Comments on the benefits of Savasana from Roger Cole, Yoga Teacher and Scientist. Taken from an interview between Leslie Howard, an Oakland-based yoga teacher and Roger Cole, an accomplished scientist educated at Stanford University and the University of California, with specialties in the science of relaxation, sleep, and circadian rhythms, and a Yoga Teacher.
The value or benefits that come from dedicated practice of Savasana are in part physical and in part mental. In your brain you are always processing impressions—the mind is doing things, observing things, or observing the results of your doing things, or memories are already in the mind while minimizing new input or effort.

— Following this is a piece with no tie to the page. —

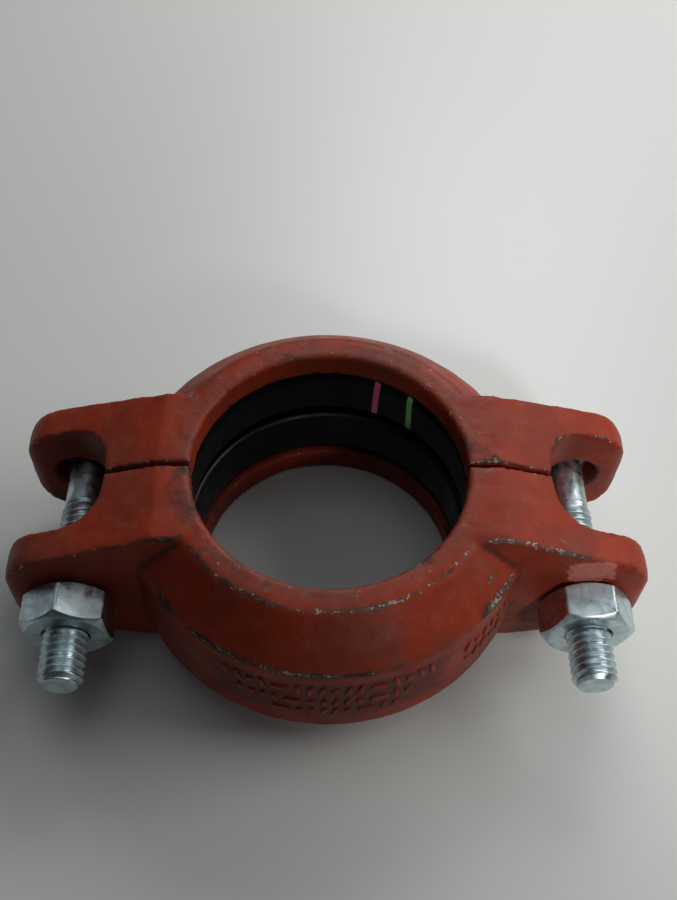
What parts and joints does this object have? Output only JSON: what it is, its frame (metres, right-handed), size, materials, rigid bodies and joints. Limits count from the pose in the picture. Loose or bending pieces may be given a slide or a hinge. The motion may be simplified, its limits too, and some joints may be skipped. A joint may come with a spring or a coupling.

When you are in Savasana, we actively stop actively working in the world muscularly, and if our mind is set right, we can observe what is in the mind. It’s not that we stop processing—the mind is always going—but it’s going in a way that doesn’t require this executive function in the brain (the part of you that says, now I must do this , now I must do that). It doesn’t involve “I” at all. It’s an egoless watching, and with that I think what happens physiologically is that information gets processed—connections between nerve cells that need to be strengthened, connections that aren’t used much tend to diminish—so we actually change the brain patterns or they change or reorganize themselves.
I like to think of the impression of a forest, an ancient forest. It has been there for so long—holding still for so long—that everything is sort of coming into its own balance without anyone directing it. And so our own mind—if we just leave it alone—will come into its own equilibrium. We stop pushing it around, adding things to it. So a lot of the benefit of Savsasana is allowing the time to for the process to take place.
It's also restful for the body; you give your heart and your muscles a chance to recover. Internal recovery function is analogous to what is happening in the brain—think of cells healing themselves as an information process. The brain is organizing proteins, reestablishing them, getting rid of waste. So it’s a rest period for the body and a reorganization period for the body.